* [Description of the task]: Begin at the line containing "felt_pad();" in the entries below and end at the line containing "F32 = np.float32"; transcribe that range exactly and nothing outside it.

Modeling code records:
►
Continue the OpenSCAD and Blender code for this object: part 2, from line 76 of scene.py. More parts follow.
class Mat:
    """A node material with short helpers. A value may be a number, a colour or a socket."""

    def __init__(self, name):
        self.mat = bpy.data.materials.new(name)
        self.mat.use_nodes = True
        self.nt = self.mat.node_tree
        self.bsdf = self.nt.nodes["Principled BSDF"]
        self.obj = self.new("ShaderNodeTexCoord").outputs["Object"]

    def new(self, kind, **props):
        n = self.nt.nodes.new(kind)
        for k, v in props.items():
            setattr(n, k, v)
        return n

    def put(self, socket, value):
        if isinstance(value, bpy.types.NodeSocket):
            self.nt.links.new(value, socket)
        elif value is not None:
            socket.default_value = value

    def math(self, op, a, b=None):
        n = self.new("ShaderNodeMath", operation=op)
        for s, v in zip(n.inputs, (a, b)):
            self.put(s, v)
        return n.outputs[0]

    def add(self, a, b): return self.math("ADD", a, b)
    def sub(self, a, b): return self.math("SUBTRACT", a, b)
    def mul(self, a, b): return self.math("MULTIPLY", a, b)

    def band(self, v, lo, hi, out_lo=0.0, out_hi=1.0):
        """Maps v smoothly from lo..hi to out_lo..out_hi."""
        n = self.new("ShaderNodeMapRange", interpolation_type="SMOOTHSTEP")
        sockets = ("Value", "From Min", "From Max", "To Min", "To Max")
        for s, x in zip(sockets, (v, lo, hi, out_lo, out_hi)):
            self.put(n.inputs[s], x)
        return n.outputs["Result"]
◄
►
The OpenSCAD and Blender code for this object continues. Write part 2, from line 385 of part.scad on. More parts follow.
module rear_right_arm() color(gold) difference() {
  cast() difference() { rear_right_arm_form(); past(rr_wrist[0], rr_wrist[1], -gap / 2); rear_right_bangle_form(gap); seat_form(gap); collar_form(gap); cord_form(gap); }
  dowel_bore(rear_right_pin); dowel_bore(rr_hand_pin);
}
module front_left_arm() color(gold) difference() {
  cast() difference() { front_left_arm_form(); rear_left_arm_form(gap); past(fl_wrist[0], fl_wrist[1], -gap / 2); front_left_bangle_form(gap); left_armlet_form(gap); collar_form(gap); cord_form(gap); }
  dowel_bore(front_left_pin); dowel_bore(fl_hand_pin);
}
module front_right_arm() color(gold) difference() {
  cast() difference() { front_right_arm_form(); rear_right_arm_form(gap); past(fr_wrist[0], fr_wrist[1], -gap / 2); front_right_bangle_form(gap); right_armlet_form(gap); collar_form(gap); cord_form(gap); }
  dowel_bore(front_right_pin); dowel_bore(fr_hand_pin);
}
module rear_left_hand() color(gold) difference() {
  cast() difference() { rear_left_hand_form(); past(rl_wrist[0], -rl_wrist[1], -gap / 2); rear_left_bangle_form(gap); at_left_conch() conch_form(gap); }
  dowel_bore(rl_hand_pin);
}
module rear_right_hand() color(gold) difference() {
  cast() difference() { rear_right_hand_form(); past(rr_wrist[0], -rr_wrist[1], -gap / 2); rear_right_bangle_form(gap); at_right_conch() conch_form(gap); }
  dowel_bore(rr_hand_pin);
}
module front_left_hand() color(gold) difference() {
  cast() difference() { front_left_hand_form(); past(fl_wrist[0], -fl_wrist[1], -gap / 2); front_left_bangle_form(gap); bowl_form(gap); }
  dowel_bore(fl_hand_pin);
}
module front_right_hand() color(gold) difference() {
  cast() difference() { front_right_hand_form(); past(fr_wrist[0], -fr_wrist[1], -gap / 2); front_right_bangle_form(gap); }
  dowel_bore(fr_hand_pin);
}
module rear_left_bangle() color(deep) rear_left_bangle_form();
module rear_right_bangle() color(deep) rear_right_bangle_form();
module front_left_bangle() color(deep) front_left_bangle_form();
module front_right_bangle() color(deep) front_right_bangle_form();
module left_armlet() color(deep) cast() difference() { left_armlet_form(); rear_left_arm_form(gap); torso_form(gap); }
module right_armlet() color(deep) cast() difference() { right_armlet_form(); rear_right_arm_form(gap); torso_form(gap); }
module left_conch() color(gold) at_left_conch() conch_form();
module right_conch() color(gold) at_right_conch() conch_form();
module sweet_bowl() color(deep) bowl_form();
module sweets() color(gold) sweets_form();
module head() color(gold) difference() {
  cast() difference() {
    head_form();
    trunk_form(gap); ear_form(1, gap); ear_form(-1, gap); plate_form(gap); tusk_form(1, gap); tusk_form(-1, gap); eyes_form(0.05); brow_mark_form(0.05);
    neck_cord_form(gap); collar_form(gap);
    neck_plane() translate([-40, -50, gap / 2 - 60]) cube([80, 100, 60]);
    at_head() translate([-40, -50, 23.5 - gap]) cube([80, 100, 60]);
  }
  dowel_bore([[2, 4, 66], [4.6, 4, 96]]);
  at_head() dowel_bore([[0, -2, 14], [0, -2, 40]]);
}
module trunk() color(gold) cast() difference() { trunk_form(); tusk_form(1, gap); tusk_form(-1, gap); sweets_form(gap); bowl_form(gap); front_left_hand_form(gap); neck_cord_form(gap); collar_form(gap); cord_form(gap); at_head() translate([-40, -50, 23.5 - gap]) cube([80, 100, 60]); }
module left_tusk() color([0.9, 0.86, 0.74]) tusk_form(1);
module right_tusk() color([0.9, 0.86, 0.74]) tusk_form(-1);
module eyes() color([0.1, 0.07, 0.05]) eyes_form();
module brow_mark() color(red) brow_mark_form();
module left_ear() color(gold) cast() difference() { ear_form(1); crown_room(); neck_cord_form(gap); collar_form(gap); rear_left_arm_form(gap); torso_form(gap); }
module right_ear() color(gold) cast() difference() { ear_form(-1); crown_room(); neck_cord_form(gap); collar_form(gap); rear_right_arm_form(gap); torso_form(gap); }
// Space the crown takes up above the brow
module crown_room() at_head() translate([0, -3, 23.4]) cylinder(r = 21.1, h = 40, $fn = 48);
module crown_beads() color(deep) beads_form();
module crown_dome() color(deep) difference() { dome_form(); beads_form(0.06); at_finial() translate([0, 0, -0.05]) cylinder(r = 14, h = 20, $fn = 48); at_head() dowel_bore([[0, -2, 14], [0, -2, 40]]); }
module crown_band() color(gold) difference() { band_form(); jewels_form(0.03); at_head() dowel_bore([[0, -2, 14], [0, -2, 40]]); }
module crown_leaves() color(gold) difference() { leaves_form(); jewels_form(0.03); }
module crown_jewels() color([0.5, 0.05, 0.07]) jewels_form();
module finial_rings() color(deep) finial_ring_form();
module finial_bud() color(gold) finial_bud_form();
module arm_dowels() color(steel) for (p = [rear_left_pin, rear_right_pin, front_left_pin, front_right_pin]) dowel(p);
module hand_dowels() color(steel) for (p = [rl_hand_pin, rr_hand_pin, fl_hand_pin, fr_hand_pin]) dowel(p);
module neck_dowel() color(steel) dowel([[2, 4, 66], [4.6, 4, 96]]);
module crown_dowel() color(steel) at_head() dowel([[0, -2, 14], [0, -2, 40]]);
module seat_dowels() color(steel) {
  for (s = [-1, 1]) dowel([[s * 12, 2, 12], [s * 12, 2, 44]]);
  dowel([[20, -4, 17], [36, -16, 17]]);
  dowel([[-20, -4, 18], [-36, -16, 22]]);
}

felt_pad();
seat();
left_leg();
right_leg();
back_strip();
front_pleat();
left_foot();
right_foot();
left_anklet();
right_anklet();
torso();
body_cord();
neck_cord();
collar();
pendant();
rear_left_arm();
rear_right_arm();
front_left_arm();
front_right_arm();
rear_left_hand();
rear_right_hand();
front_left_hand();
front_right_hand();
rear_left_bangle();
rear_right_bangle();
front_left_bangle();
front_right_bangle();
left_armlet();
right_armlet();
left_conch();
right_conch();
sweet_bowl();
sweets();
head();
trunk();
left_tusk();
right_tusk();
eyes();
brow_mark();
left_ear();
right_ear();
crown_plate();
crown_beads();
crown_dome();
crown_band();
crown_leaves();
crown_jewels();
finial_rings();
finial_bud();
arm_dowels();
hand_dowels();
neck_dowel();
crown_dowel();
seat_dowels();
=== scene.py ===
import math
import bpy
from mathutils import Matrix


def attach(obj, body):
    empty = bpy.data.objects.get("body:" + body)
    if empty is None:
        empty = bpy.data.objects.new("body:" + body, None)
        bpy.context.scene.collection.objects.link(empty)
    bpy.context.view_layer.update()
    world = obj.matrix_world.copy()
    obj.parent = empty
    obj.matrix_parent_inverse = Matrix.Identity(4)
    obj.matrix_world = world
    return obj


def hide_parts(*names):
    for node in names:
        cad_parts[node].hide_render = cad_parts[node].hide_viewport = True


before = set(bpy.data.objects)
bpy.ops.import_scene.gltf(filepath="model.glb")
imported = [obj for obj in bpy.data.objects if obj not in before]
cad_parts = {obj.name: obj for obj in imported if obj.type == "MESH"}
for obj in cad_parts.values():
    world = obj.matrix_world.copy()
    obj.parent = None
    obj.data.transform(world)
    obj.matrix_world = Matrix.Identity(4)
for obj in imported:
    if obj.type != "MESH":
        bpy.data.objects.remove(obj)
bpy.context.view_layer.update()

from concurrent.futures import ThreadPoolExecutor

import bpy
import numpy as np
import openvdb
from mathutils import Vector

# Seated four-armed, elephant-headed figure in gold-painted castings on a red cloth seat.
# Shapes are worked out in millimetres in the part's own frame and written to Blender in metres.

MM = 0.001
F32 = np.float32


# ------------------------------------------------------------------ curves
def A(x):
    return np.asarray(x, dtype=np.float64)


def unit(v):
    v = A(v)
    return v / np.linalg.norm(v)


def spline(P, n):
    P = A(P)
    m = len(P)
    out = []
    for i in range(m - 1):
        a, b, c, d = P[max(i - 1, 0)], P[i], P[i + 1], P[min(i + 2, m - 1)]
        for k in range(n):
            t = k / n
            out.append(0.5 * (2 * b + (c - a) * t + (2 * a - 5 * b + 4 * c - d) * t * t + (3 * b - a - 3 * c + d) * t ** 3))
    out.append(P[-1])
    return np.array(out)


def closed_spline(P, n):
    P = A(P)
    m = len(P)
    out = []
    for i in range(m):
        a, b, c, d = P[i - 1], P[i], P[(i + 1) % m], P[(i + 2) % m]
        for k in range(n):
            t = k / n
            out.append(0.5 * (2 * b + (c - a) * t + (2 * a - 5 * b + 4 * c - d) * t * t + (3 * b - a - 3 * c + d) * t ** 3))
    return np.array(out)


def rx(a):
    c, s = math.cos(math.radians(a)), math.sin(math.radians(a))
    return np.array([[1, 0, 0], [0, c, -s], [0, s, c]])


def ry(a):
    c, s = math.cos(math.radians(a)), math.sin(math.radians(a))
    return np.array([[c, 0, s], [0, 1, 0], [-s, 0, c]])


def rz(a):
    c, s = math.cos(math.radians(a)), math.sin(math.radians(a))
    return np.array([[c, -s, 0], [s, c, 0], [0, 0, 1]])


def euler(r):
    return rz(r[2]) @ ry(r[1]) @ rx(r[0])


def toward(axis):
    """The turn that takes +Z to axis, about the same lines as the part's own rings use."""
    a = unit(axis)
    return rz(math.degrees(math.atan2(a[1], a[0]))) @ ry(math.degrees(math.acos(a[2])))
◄
►
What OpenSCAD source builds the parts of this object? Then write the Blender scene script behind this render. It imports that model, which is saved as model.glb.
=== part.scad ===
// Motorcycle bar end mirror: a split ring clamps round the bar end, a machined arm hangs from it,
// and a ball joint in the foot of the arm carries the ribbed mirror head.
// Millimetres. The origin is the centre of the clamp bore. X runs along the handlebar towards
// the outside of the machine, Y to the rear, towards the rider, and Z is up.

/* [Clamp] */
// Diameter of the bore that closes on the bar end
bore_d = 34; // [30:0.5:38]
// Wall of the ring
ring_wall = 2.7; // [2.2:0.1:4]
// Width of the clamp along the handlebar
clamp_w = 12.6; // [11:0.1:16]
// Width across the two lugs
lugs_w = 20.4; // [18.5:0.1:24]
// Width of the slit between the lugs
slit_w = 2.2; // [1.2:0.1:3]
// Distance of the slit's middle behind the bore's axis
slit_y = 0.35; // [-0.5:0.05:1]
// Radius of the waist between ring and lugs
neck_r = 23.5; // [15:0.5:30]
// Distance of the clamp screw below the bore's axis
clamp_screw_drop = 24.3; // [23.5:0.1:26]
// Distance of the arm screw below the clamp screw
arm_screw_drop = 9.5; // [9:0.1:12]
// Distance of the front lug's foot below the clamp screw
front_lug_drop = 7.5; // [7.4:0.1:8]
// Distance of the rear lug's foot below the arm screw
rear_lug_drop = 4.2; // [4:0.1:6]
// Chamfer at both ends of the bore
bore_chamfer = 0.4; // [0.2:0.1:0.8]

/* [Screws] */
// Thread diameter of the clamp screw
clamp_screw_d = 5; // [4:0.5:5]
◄
* [Solution to this exercise]:
felt_pad();
seat();
left_leg();
right_leg();
back_strip();
front_pleat();
left_foot();
right_foot();
left_anklet();
right_anklet();
torso();
body_cord();
neck_cord();
collar();
pendant();
rear_left_arm();
rear_right_arm();
front_left_arm();
front_right_arm();
rear_left_hand();
rear_right_hand();
front_left_hand();
front_right_hand();
rear_left_bangle();
rear_right_bangle();
front_left_bangle();
front_right_bangle();
left_armlet();
right_armlet();
left_conch();
right_conch();
sweet_bowl();
sweets();
head();
trunk();
left_tusk();
right_tusk();
eyes();
brow_mark();
left_ear();
right_ear();
crown_plate();
crown_beads();
crown_dome();
crown_band();
crown_leaves();
crown_jewels();
finial_rings();
finial_bud();
arm_dowels();
hand_dowels();
neck_dowel();
crown_dowel();
seat_dowels();
=== scene.py ===
import math
import bpy
from mathutils import Matrix


def attach(obj, body):
    empty = bpy.data.objects.get("body:" + body)
    if empty is None:
        empty = bpy.data.objects.new("body:" + body, None)
        bpy.context.scene.collection.objects.link(empty)
    bpy.context.view_layer.update()
    world = obj.matrix_world.copy()
    obj.parent = empty
    obj.matrix_parent_inverse = Matrix.Identity(4)
    obj.matrix_world = world
    return obj


def hide_parts(*names):
    for node in names:
        cad_parts[node].hide_render = cad_parts[node].hide_viewport = True


before = set(bpy.data.objects)
bpy.ops.import_scene.gltf(filepath="model.glb")
imported = [obj for obj in bpy.data.objects if obj not in before]
cad_parts = {obj.name: obj for obj in imported if obj.type == "MESH"}
for obj in cad_parts.values():
    world = obj.matrix_world.copy()
    obj.parent = None
    obj.data.transform(world)
    obj.matrix_world = Matrix.Identity(4)
for obj in imported:
    if obj.type != "MESH":
        bpy.data.objects.remove(obj)
bpy.context.view_layer.update()

from concurrent.futures import ThreadPoolExecutor

import bpy
import numpy as np
import openvdb
from mathutils import Vector

# Seated four-armed, elephant-headed figure in gold-painted castings on a red cloth seat.
# Shapes are worked out in millimetres in the part's own frame and written to Blender in metres.

MM = 0.001
F32 = np.float32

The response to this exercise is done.